The Pine Barrens Commission has been laying the groundwork for public support of this project for several years, holding community meetings to explain to people who live abutting these forests why prescribed fire is important for protecting their homes, and preparing the Prescribed Fire Management Plan and Prescribed Burn Plan finalized in 2021.
But having an actual live burn that doesn’t disturb the neighbors is the real test of whether this program will get off the ground.
“The last thing we want is to have a bad experience for these folks. That will make it harder for future controlled burns,” said Mr. Panko as the crews began to set to work. “I want them to walk out here and say ‘wow this is pretty cool stuff and we feel safer now because they’ve reduced all those fuel loads.’”
The day went off without a hitch, but that’s not by accident.
“The weather, the fuels and the “plan” all came into alignment today, and ‘alignment’ of factors makes the difference in wildland fire management,” said Mr. Panko after the day’s burn was over. “Detailed planning and pre- and post-analysis is a key to determining if you are getting the results you set out to achieve.”
And there is plenty more work out there to be done. Work in the Sarnoff and Rocky Point forests is slated to continue into May, with burning to take place just off of Route 104 in Riverside the week of May 2, but after May the window of opportunity closes for the year.

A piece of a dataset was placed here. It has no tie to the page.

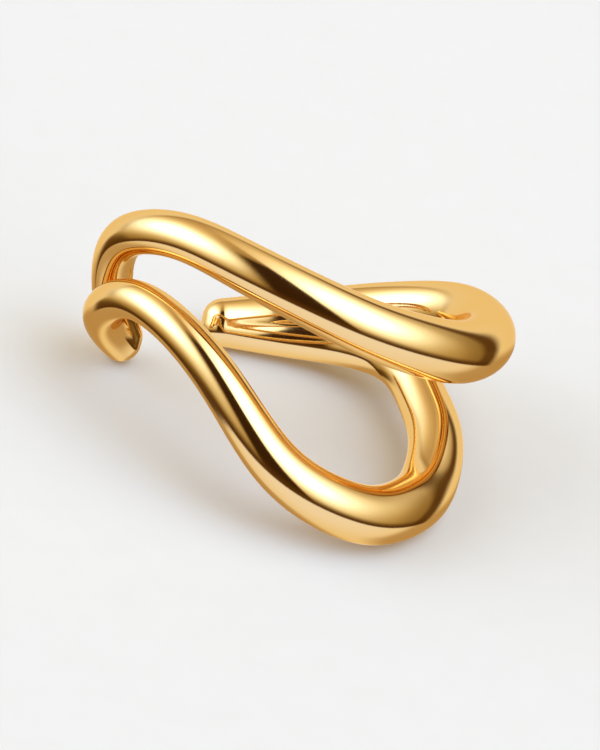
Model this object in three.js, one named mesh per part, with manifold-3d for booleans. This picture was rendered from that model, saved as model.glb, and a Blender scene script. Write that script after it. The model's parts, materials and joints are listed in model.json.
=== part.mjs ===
import * as THREE from 'three';
import { ConvexHull } from 'three/addons/math/ConvexHull.js';
import { mergeVertices } from 'three/addons/utils/BufferGeometryUtils.js';
import Module from 'manifold-3d';

// Ear cuff: two waved round wires, one above the other, run side by side round an open oval ring
// and are fused into one piece at both of its ends.
// The ring is shaped upright, round its own axis Z, with its front at -Y and its right side at +X.
// It is then turned to lie on its lower wave, where its own weight keeps it.

// Driving sizes in millimetres

// Room inside the ring where the wires are thickest
const INSIDE_WIDTH = 11.1;
const INSIDE_DEPTH = 8.2;
// Full thickness of a wire, reached near the front
const WIRE = 2.2;
// Climb of the seam that both wires follow, at its highest point
const WAVE = 2.6;
// Clear space between the two wires, at its widest point
const SPREAD = 4.2;
// Clear space between the two tips, where the rim of the ear goes in
const MOUTH = 2.7;
// Place of that opening in degrees from the right side, by way of the front
const MOUTH_TURN = 228;

// Control rows of the wires, evenly spaced from the tip at the back to the tip at the left.
// Seam, gap and the two thicknesses are shares of WAVE, SPREAD and WIRE. Merge is the share of its
// own radius by which each wire runs into the other one, and reach is the lower wire's distance from
// the ring's axis as a share of the upper wire's.
const COLUMNS = ['seam', 'gap', 'merge', 'upper', 'lower', 'reach'];
const FOLLOWS = { seam: WAVE, gap: SPREAD, upper: WIRE, lower: WIRE };
const ROW_SHARES = [
  [0.30, 0.00, 0.85, 0.68, 0.68, 1.00],
  [0.44, 0.00, 0.50, 0.73, 0.70, 1.00],
  [0.62, 0.00, 0.22, 0.79, 0.73, 1.00],
  [0.73, 0.06, 0.06, 0.85, 0.78, 0.96],
  [0.77, 0.38, 0.00, 0.91, 0.83, 0.88],
  [0.56, 0.50, 0.00, 0.96, 0.88, 0.88],
  [0.33, 0.77, 0.00, 1.00, 0.93, 0.87],
  [0.10, 0.81, 0.00, 1.03, 0.97, 0.88],
  [0.10, 0.97, 0.00, 0.99, 0.96, 0.90],
  [0.21, 1.00, 0.00, 0.92, 0.92, 0.93],
  [0.46, 0.98, 0.00, 0.87, 0.81, 0.96],
  [0.73, 0.54, 0.00, 0.82, 0.72, 0.99],
  [1.00, 0.33, 0.00, 0.77, 0.67, 1.00],
  [0.99, 0.19, 0.00, 0.71, 0.64, 1.00],
  [0.82, 0.21, 0.00, 0.68, 0.64, 1.00],
  [0.34, 0.06, 0.12, 0.67, 0.65, 1.00],
  [-0.20, 0.00, 0.85, 0.66, 0.65, 1.00],
];

// Fineness of the facets
const STEPS = 88;
const SIDES = 20;
const CAP_STEPS = 5;

// Most that the ring's axis may lean once the cuff has settled, in degrees
const SETTLE_ANGLE = 60;

const gold = new THREE.MeshStandardMaterial({ color: 0xe3b56a, roughness: 0.12, metalness: 1 });

// Smooth value of one column at a share t of the way from the first row to the last
function column(name, t) {
  const at = COLUMNS.indexOf(name);
  const spans = ROW_SHARES.length - 1;
  const span = Math.min(Math.floor(t * spans), spans - 1);
  const f = t * spans - span;
  const row = (i) => {
    if (i < 0) return 2 * ROW_SHARES[0][at] - ROW_SHARES[1][at];
    if (i > spans) return 2 * ROW_SHARES[spans][at] - ROW_SHARES[spans - 1][at];
    return ROW_SHARES[i][at];
  };
  const before = (1 - f) ** 3 * row(span - 1);
  const near = (3 * f ** 3 - 6 * f ** 2 + 4) * row(span);
  const next = (-3 * f ** 3 + 3 * f ** 2 + 3 * f + 1) * row(span + 1);
  const after = f ** 3 * row(span + 2);
  const share = (before + near + next + after) / 6;
  return name in FOLLOWS ? FOLLOWS[name] * share : share;
}

// Angles at which the two tips stand, so that the opening is clear between their round ends
function tipAngles(halfWidth, halfDepth) {
  const place = THREE.MathUtils.degToRad(MOUTH_TURN);
  const radius = Math.hypot(halfWidth * Math.sin(place), halfDepth * Math.cos(place));
  const tipThickness = (column('upper', 0) + column('upper', 1)) / 2;
  const half = (MOUTH + tipThickness) / 2 / radius;
  return [place - 2 * Math.PI + half, place - half];
}

// Centre line of the upper or the lower wire
class WireLine extends THREE.Curve {
  constructor(side) {
    super();
    this.side = side;
    this.halfWidth = (INSIDE_WIDTH + WIRE) / 2;
    this.halfDepth = (INSIDE_DEPTH + WIRE) / 2;
    [this.start, this.end] = tipAngles(this.halfWidth, this.halfDepth);
  }

  radius(t) {
    return column(this.side, t) / 2;
  }

  getPoint(t, target = new THREE.Vector3()) {
    const angle = this.start + t * (this.end - this.start);
    const reach = this.side === 'lower' ? column('reach', t) : 1;
    const x = this.halfWidth * reach * Math.cos(angle);
    const y = -this.halfDepth * reach * Math.sin(angle);
    const lift = this.radius(t) * (1 - column('merge', t));
    const offset = this.side === 'lower' ? -lift - column('gap', t) : lift;
    return target.set(x, y, column('seam', t) + offset);
  }
}

// A capsule bent along a centre line, so that the wire is closed and has round ends
function wireGeometry(line) {
  const geometry = new THREE.CapsuleGeometry(1, STEPS, CAP_STEPS, SIDES, STEPS);
  const frames = line.computeFrenetFrames(STEPS, false);
  const position = geometry.getAttribute('position');
  for (let i = 0; i < position.count; i++) {
    const along = THREE.MathUtils.clamp(position.getY(i), -STEPS / 2, STEPS / 2);
    const station = Math.round(along + STEPS / 2);
    const share = station / STEPS;
    const radius = line.radius(line.getUtoTmapping(share));
    const point = line.getPointAt(share);
    point.addScaledVector(frames.binormals[station], position.getX(i) * radius);
    point.addScaledVector(frames.tangents[station], (position.getY(i) - along) * radius);
    point.addScaledVector(frames.normals[station], position.getZ(i) * radius);
    position.setXYZ(i, point.x, point.y, point.z);
  }
  return geometry;
}

// Closed surface as a solid that can be joined to another
function solid(wasm, geometry) {
  geometry.deleteAttribute('normal');
  geometry.deleteAttribute('uv');
  const merged = mergeVertices(geometry, 1e-5);
  const index = merged.getIndex().array;
  const triVerts = [];
  for (let i = 0; i < index.length; i += 3) {
    const [a, b, c] = [index[i], index[i + 1], index[i + 2]];
    if (a !== b && b !== c && c !== a) triVerts.push(a, b, c);
  }
  return new wasm.Manifold(new wasm.Mesh({
    numProp: 3,
    vertProperties: new Float32Array(merged.getAttribute('position').array),
    triVerts: new Uint32Array(triVerts),
  }));
}

function toGeometry(manifold) {
  const mesh = manifold.getMesh();
  const geometry = new THREE.BufferGeometry();
  geometry.setAttribute('position', new THREE.BufferAttribute(mesh.vertProperties, 3));
  geometry.setIndex(new THREE.BufferAttribute(mesh.triVerts, 1));
  geometry.computeVertexNormals();
  return geometry;
}

// Centre of mass of the space inside a closed surface
function centreOfMass(geometry) {
  const position = geometry.getAttribute('position');
  const index = geometry.getIndex().array;
  const corner = (i) => new THREE.Vector3().fromBufferAttribute(position, index[i]);
  const centre = new THREE.Vector3();
  let total = 0;
  for (let i = 0; i < index.length; i += 3) {
    const [a, b, c] = [corner(i), corner(i + 1), corner(i + 2)];
    const volume = a.dot(b.clone().cross(c)) / 6;
    centre.addScaledVector(a.add(b).add(c), volume / 4);
    total += volume;
  }
  return centre.divideScalar(total);
}

// Direction in the ring's frame that points up once the cuff lies on its lower wave:
// of the flat faces round it that its weight falls inside, the one with the lowest centre of mass
function restingUp(geometry) {
  const position = geometry.getAttribute('position');
  const points = [];
  for (let i = 0; i < position.count; i++) {
    points.push(new THREE.Vector3().fromBufferAttribute(position, i));
  }
  const centre = centreOfMass(geometry);
  const leastUpright = Math.cos(THREE.MathUtils.degToRad(SETTLE_ANGLE));
  let lowest = Infinity;
  const up = new THREE.Vector3(0, 0, 1);
  for (const face of new ConvexHull().setFromPoints(points).faces) {
    if (face.normal.z > -leastUpright) continue;
    const edge = face.edge;
    const corners = [edge.prev.head().point, edge.head().point, edge.next.head().point];
    const height = -face.distanceToPoint(centre);
    const inside = new THREE.Triangle(...corners).containsPoint(centre);
    if (inside && height < lowest) {
      lowest = height;
      up.copy(face.normal).negate();
    }
  }
  return up;
}

// Turns the cuff so that it rests, keeps its width along X and stands the middle of its box on the origin
function layDown(mesh) {
  const up = restingUp(mesh.geometry);
  const back = up.clone().cross(new THREE.Vector3(1, 0, 0)).normalize();
  const right = back.clone().cross(up);
  mesh.quaternion.setFromRotationMatrix(new THREE.Matrix4().makeBasis(right, back, up).transpose());
  mesh.updateMatrixWorld(true);
  const box = new THREE.Box3().setFromObject(mesh, true);
  const middle = box.getCenter(new THREE.Vector3());
  mesh.position.set(-middle.x, -middle.y, -box.min.z);
}

const wasm = await Module();
wasm.setup();

const upperWire = solid(wasm, wireGeometry(new WireLine('upper')));
const lowerWire = solid(wasm, wireGeometry(new WireLine('lower')));
const earCuff = new THREE.Mesh(toGeometry(upperWire.add(lowerWire)), gold);
earCuff.name = 'ear_cuff';
layDown(earCuff);

const cuff = new THREE.Group();
cuff.add(earCuff);
export default cuff;
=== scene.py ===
import json
import math

import bpy
import numpy as np
from mathutils import Matrix, Vector


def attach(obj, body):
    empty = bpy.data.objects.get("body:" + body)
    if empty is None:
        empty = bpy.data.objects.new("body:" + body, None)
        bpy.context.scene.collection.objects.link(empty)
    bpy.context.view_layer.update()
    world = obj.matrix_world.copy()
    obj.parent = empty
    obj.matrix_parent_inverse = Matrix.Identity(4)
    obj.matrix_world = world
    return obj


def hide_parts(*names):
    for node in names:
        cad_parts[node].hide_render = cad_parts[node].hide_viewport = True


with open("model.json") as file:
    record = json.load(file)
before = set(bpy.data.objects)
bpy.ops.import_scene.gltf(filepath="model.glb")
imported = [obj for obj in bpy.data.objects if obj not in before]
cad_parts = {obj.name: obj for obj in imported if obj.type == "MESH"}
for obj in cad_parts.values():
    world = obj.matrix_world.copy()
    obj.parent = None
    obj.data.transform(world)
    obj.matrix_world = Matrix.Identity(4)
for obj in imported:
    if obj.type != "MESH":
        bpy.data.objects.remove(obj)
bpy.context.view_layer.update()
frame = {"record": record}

# Ear cuff: two waved round wires, one above the other, run round an open oval ring and are fused
# into one piece at both of its ends. Lengths of the wires are in millimetres, as in the model.

# Room inside the ring where the wires are thickest
INSIDE_WIDTH = 11.1
INSIDE_DEPTH = 8.2
# Full thickness of a wire, climb of the seam, widest space between the wires
WIRE = 2.2
WAVE = 2.6
SPREAD = 4.2
# Clear space between the tips, and its place in degrees from the right side
MOUTH = 2.7
MOUTH_TURN = 228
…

“We don’t have the resources to burn what we need to, ecologically,” said DEC Forest Ranger Bryan Gallagher, who has been Burn Boss for many local DEC prescribed fires, and was working on this fire to get Kathy Schwager, an ecologist and Prescribed Fire Program Manager at Brookhaven National Laboratory, qualified to lead a firing group. “We need the right number of qualified people and the weather has to cooperate.”